▶ [Information provided]:
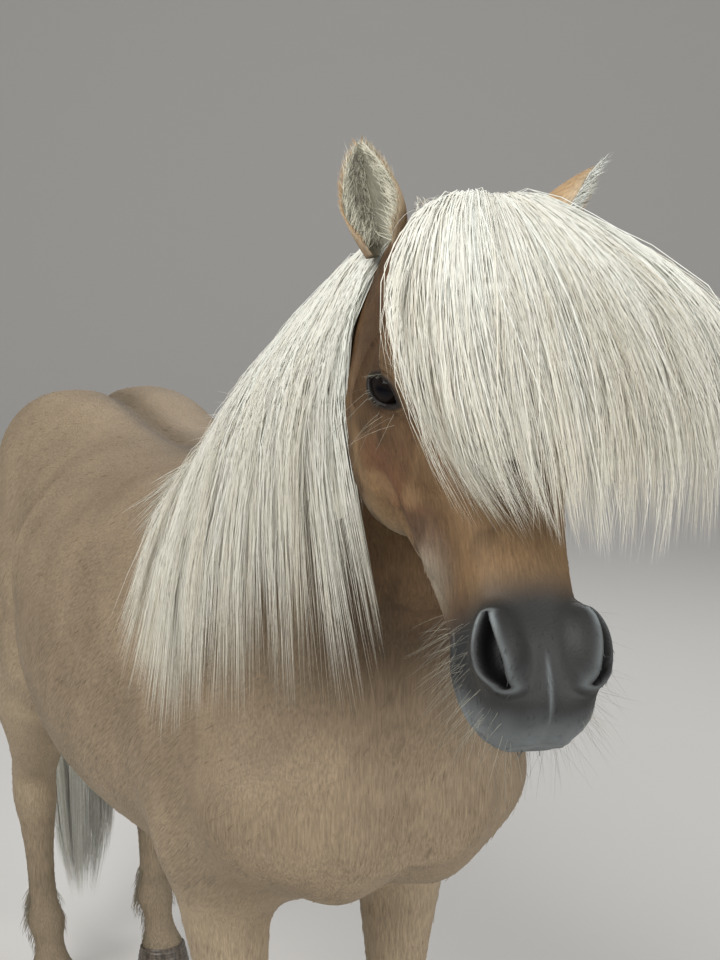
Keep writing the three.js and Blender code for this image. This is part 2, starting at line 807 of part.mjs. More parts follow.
// A hoof: flat below, sloping up to the coronet, longer at the toe than at the heel.
function hoofSolid(leg, sign) {
  const rows = leg === "fore" ? FORE_LEG : HIND_LEG;
  const [x, y, forward, back, half] = read(rows, CORONET.height);
  const rings = HOOF.map(([z, toe, heel, side]) =>
    Array.from({ length: 14 }, (_, i) => {
      const angle = (2 * Math.PI * i) / 14;
      const [c, s] = [Math.cos(angle), Math.sin(angle)];
      const reach = c > 0 ? forward + toe : back + heel;
      const px = x + reach * Math.sign(c) * Math.abs(c) ** 0.9;
      return new THREE.Vector3(px, sign * y + (half + side) * s, z);
    }),
  );
  const middle = (z) => new THREE.Vector3(x, sign * y, z);
  return ringSolid(rings, middle(0), middle(HOOF[HOOF.length - 1][0]));
}

function coronetPlane(leg, shift) {
  const [x] = read(leg === "fore" ? FORE_LEG : HIND_LEG, CORONET.height);
  return {
    point: new THREE.Vector3(x, 0, CORONET.height + shift),
    normal: new THREE.Vector3(-CORONET.slope, 0, 1).normalize(),
  };
}

// A point or a way in the head's frame, on the side that the sign gives.
function onSide([t, y, z], sign) {
  return fromHead([t, sign * y, z]);
}

function wayOnSide([t, y, z], sign) {
  return new THREE.Vector3(t, sign * y, z).applyMatrix3(headTurn).normalize();
}

function ballSolid(centre, radius) {
  return toSolid(new THREE.SphereGeometry(radius, 14, 9)).translate(centre.toArray());
}

// The almond-shaped opening of the lids, as a solid that leads out from the eye's middle.
function lidOpening(sign) {
  const centre = onSide(EYE.centre, sign);
  const out = wayOnSide(EYE.out, sign);
  const along = wayOnSide(EYE.along, sign);
  const up = out.clone().cross(along).multiplyScalar(-sign).normalize();
  const ring = (depth) =>
    spread(0, 2, 17)
      .slice(0, 16)
      .map((turn) => {
        const u = turn < 1 ? 1 - 2 * turn : 2 * turn - 3;
        const high = (turn < 1 ? EYE.rise : -EYE.fall) * (1 - u * u);
        return centre
          .clone()
          .addScaledVector(out, depth)
          .addScaledVector(along, EYE.reach * u)
          .addScaledVector(up, high);
      });
  const tip = (depth) => centre.clone().addScaledVector(out, depth);
  return ringSolid([ring(2), ring(40)], tip(2), tip(40));
}

// The lids: a shell over the eyeball that the almond opens. The eyeball's place is cut later.
function lidSolid(sign) {
  return ballSolid(onSide(EYE.centre, sign), EYE.radius + EYE.lid).subtract(lidOpening(sign));
}

function nostrilSolid(sign) {
  const { line, out, tunnel } = NOSTRIL;
  const rows = line.map((row, i) => [i / (line.length - 1), ...row]);
  const path = spread(0, 1, 7).map((v) => onSide(read(rows, v), sign));
  const pit = tubeSolid(
    path,
    (v) => read(rows, v)[3],
    (v) => read(rows, v)[4],
    () => wayOnSide(out, sign),
    10,
  );
  const { from, to, r } = tunnel;
  return pit.add(rodSolid(onSide(from, sign), onSide(to, sign), r[0], r[1], 8));
}

// The line of the mouth, a groove round the lips.
function mouthSolid() {
  const { corner, cornerHeight, middle, height, radius } = MOUTH;
  const path = spread(-1, 1, 19).map((u) => {
    const turn = Math.min(Math.abs(u) / 0.6, 1) * Math.PI * 0.5;
    const further = Math.max(Math.abs(u) - 0.6, 0) / 0.4;
    const t = middle - (middle - corner) * further;
    const z = height + (cornerHeight - height) * further;
    const way = new THREE.Vector3(Math.cos(turn), Math.sign(u) * Math.sin(turn), 0);
    const centre = fromHead([t, 0, z]);
    const direction = way.applyMatrix3(headTurn);
    return centre.addScaledVector(direction, reachOf(centre, direction, 0));
  });
  return tubeSolid(path, () => radius, () => radius, () => headWays[2], 6);
}

// An ear: a leaf rolled round its hollow, wrapped close at the base and open above.
function earSolid(sign, grow) {
  const ear = EARS[sign];
  const base = fromHead(ear.base);
  const tip = fromHead(ear.tip);
  const axis = tip.clone().sub(base);
  const length = axis.length();
  axis.normalize();
  const open = new THREE.Vector3(...ear.open).applyMatrix3(headTurn);
  open.addScaledVector(axis, -open.dot(axis)).normalize();
  const side = axis.clone().cross(open);
  const grid = (shell) =>
    spread(0, 1, 9).map((s) => {
      const [radius, wrap, back] = read(EAR_FORM, s);
      const centre = base
        .clone()
        .addScaledVector(axis, s * length + (s === 1 ? grow : 0))
        .addScaledVector(open, back);
      const r = Math.max(radius + (shell ? grow : -EAR_SHELL * (1 - 0.55 * s) - grow), 0.8);
      const wide = THREE.MathUtils.degToRad(wrap + (grow * 60) / radius);
      return spread(-wide, wide, 9).map((angle) =>
        centre
          .clone()
          .addScaledVector(open, -r * Math.cos(angle))
          .addScaledVector(side, r * Math.sin(angle)),
      );
    });
  const leaf = sheetSolid(grid(true), grid(false));
  const low = base.clone().addScaledVector(axis, -6);
  const high = base.clone().addScaledVector(axis, EAR_PLUG * length);
  const plug = rodSolid(low, high, EAR_FORM[0][1] - 2, EAR_FORM[1][1] - 6, 10);
  return joined([leaf, plug]);
}

// A point down a guide line, by its share v.
function linePoint(guide, v) {
  return read(guide.map((p, j) => [j / (guide.length - 1), ...p]), v);
}

// A point of a sheet of hair: across its guide lines by u and down them by v.
function sheetPoint(guides, u, v) {
  const rows = guides.map((guide, i) => [i / (guides.length - 1), ...linePoint(guide, v)]);
  return new THREE.Vector3(...read(rows, u));
}

function sheetOut(guides, u, v) {
  const d = 0.02;
  const across = sheetPoint(guides, Math.min(u + d, 1), v).sub(
    sheetPoint(guides, Math.max(u - d, 0), v),
  );
  const down = sheetPoint(guides, u, Math.min(v + d, 1)).sub(
    sheetPoint(guides, u, Math.max(v - d, 0)),
  );
  return down.cross(across).normalize();
}

// Numbers from 0 to 1 that come out the same each time.
function seeded(seed) {
  let state = seed;
  return () => {
    state = (state * 1664525 + 1013904223) % 4294967296;
    return state / 4294967296;
  };
}

// One lock: a flat tube that widens from its root and tapers to its tip.
function lockSolid(path, locks, form, out) {
  return tubeSolid(
    path,
    (v) => locks.half * read(form, v)[0],
    (v) => locks.thick * read(form, v)[1],
    out,
    4,
  );
}

// Locks side by side down a sheet of hair, in layers, each of its own length and drift.
function sheetLocks(guides, locks, form, seed) {
  const random = seeded(seed);
  const made = [];
  for (let layer = 0; layer < locks.layers; layer += 1) {
    for (let i = 0; i < locks.count; i += 1) {
      const u = (i + 0.5 - 0.25 * layer + 0.3 * (random() - 0.5)) / locks.count;
      const drift = locks.drift * (random() - 0.5);
      const end = 1 - locks.uneven * random();
      const shares = spread(0, end, LOCK_RINGS);
      const across = (v) => THREE.MathUtils.clamp(u + drift * v, 0, 1);
      const out = shares.map((v) => sheetOut(guides, across(v), v));
      const lift = layer * locks.lift;
      const path = shares.map((v, k) =>
        sheetPoint(guides, across(v), v).addScaledVector(out[k], lift * Math.min(4 * v, 1)),
      );
      made.push(lockSolid(path, locks, form, (k) => out[k]));
    }
  }
  return made;
}

const pony = new THREE.Group();
const parts = [];

function add(name, solid, slot, roughness) {
  parts.push(toMesh(name, solid, slot, roughness));
}

const SIDES = [
  ["right", -1],
  ["left", 1],
];

// Flesh and ears, grown by the clearance, that hair and ears are cut back from.
const grown = {
  torso: torsoSolid(CLEARANCE),
  neck: neckSolid(CLEARANCE),
  head: headSolid(CLEARANCE),
  ears: joined([earSolid(-1, CLEARANCE), earSolid(1, CLEARANCE)]),
};

function makeTorso() {
  const back = neckCut.normal.clone().negate();
  let torso = torsoSolid(0).intersect(halfSpace(neckCut.point, back));
  for (const [, sign] of SIDES) {
    for (const leg of ["fore", "hind"]) torso = torso.subtract(legBox(leg, sign, GAP));
  }
  add("torso", torso, "coat", 0.75);
}

function makeLegs() {
  for (const [side, sign] of SIDES) {
    for (const leg of ["fore", "hind"]) {
      const high = coronetPlane(leg, GAP);
      const low = coronetPlane(leg, 0);
      const flesh = legSolid(leg, sign, 0)
        .intersect(legBox(leg, sign, 0))
        .intersect(halfSpace(high.point, high.normal));
      add(`leg_${leg}_${side}`, flesh, "coat", 0.75);
      const hoof = hoofSolid(leg, sign).intersect(halfSpace(low.point, low.normal.negate()));
      add(`hoof_${leg}_${side}`, hoof, "hoof", 0.5);
    }
  }
}

function makeNeck() {
  const from = neckCut.point.clone().addScaledVector(neckCut.normal, GAP);
  const flesh = neckSolid(0).intersect(halfSpace(from, neckCut.normal)).subtract(headSide(GAP));
  const right = sheetLocks(MANE_RIGHT, MANE_LOCKS, LOCK_FORM, 5);
  const left = sheetLocks(MANE_LEFT, LEFT_LOCKS, LOCK_FORM, 8);
  const mane = joined([...right, ...left])
    .subtract(grown.torso)
    .subtract(grown.head)
    .subtract(grown.ears)
    .intersect(halfSpace(fromHead([0, 0, HAIR_PARTING - GAP]), headWays[2].clone().negate()));
  add("neck", flesh.add(mane), "coat", 0.75);
}

function makeHead() {
  let head = headSolid(0).intersect(headSide(0));
  for (const [, sign] of SIDES) {
    head = head.subtract(lidOpening(sign)).add(lidSolid(sign)).subtract(nostrilSolid(sign));
  }
  head = head.subtract(mouthSolid());
  const forelock = joined(sheetLocks(FORELOCK, FORELOCK_LOCKS, FAN_FORM, 3))
    .subtract(grown.neck)
    .subtract(grown.ears)
    .intersect(halfSpace(fromHead([0, 0, HAIR_PARTING]), headWays[2]));
  head = head.add(forelock);
  for (const [, sign] of SIDES) {
    head = head.subtract(ballSolid(onSide(EYE.centre, sign), EYE.radius + GAP));
  }
  add("head", head, "face", 0.7);
}

function makeEarsAndEyes() {
  for (const [side, sign] of SIDES) {
    const ear = earSolid(sign, 0).subtract(grown.head).subtract(grown.neck);
    add(`ear_${side}`, ear, "face", 0.75);
    add(`eye_${side}`, ballSolid(onSide(EYE.centre, sign), EYE.radius), "eye", 0.08);
  }
}

// The tail: a dock that thins down, inside locks that hang all round it.
function makeTail() {
  const random = seeded(17);
  const back = FORWARD.clone().negate();
  const line = (v) => new THREE.Vector3(...linePoint(TAIL_LINE, v));
  const dock = tubeSolid(
    spread(0, 0.8, 9).map(line),
    (share) => 0.7 * read(TAIL_FORM, 0.8 * share)[0] * (1 - 0.6 * share),
    (share) => 0.8 * read(TAIL_FORM, 0.8 * share)[1] * (1 - 0.5 * share),
    () => back,
    10,
  );
  const locks = spread(0, 2 * Math.PI, TAIL_LOCKS.count + 1).slice(1).map((turn) => {
    const angle = turn + TAIL_LOCKS.drift * (random() - 0.5);
    const end = 1 - TAIL_LOCKS.uneven * random();
    const path = spread(0.03, end, LOCK_RINGS).map((v) => {
      const [wide, deep] = read(TAIL_FORM, v).map((half) => 0.78 * half);
      return line(v)
        .addScaledVector(LEFT, wide * Math.cos(angle))
        .addScaledVector(back, deep * Math.sin(angle));
    });
    const out = LEFT.clone().multiplyScalar(Math.cos(angle)).addScaledVector(back, Math.sin(angle));
    return lockSolid(path, TAIL_LOCKS, LOCK_FORM, () => out);
  });
  add("tail", joined([dock, ...locks]).subtract(grown.torso), "hair", 0.7);
}

makeTorso();
makeLegs();
makeNeck();
makeHead();
makeEarsAndEyes();
makeTail();

// The origin is under the middle of the pony's box, on the floor.
for (const part of parts) pony.add(part);
const box = new THREE.Box3().setFromObject(pony);
const middle = box.getCenter(new THREE.Vector3());
for (const part of parts) part.position.set(-middle.x, -middle.y, -box.min.z);
pony.scale.setScalar(WITHERS_HEIGHT / TABLE_HEIGHT);

export default pony;
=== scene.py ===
"""A Shetland pony standing square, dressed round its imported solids.

The pony's tables are in millimetres: X forward from the withers, Y to its left, Z up. The skin is
one surface round the same masses as the solids, and the hair is closed strands set on it.
"""
import math

import bpy
import numpy as np
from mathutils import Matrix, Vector


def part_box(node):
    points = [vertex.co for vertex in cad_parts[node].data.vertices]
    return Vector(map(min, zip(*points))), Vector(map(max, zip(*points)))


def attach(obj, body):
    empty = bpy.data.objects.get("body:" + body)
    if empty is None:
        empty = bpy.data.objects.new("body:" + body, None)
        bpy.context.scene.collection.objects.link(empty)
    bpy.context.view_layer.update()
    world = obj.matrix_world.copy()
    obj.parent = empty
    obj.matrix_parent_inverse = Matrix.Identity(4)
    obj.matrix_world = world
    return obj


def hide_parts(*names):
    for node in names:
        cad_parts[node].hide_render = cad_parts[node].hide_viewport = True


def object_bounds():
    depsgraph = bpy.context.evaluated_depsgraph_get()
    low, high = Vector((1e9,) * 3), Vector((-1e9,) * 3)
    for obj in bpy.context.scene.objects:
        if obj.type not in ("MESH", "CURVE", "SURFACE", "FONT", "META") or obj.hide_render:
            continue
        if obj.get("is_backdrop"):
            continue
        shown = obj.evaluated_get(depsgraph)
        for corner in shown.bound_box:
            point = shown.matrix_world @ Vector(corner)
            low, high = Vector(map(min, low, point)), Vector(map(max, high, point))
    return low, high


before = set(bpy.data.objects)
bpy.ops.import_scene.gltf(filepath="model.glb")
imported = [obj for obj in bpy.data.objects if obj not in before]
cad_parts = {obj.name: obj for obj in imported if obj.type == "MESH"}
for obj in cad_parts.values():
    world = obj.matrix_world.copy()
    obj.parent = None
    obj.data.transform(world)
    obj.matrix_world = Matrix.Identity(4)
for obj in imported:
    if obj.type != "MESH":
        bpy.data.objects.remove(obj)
cad_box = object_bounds()

SEED = 20
SKIN_STEP = 8.0
SKIN_SPAN = ((-840, -232, 22), (690, 232, 1260))
# The most strands in one piece, and how flat a strand is.
MOST_STRANDS = 4300
STRAND_FLATNESS = 0.7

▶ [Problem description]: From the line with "on the floor." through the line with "obj.matrix_world = world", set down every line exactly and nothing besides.

▶ [Response to the task]:
// The origin is under the middle of the pony's box, on the floor.
for (const part of parts) pony.add(part);
const box = new THREE.Box3().setFromObject(pony);
const middle = box.getCenter(new THREE.Vector3());
for (const part of parts) part.position.set(-middle.x, -middle.y, -box.min.z);
pony.scale.setScalar(WITHERS_HEIGHT / TABLE_HEIGHT);

export default pony;
=== scene.py ===
"""A Shetland pony standing square, dressed round its imported solids.

The pony's tables are in millimetres: X forward from the withers, Y to its left, Z up. The skin is
one surface round the same masses as the solids, and the hair is closed strands set on it.
"""
import math

import bpy
import numpy as np
from mathutils import Matrix, Vector


def part_box(node):
    points = [vertex.co for vertex in cad_parts[node].data.vertices]
    return Vector(map(min, zip(*points))), Vector(map(max, zip(*points)))


def attach(obj, body):
    empty = bpy.data.objects.get("body:" + body)
    if empty is None:
        empty = bpy.data.objects.new("body:" + body, None)
        bpy.context.scene.collection.objects.link(empty)
    bpy.context.view_layer.update()
    world = obj.matrix_world.copy()
    obj.parent = empty
    obj.matrix_parent_inverse = Matrix.Identity(4)
    obj.matrix_world = world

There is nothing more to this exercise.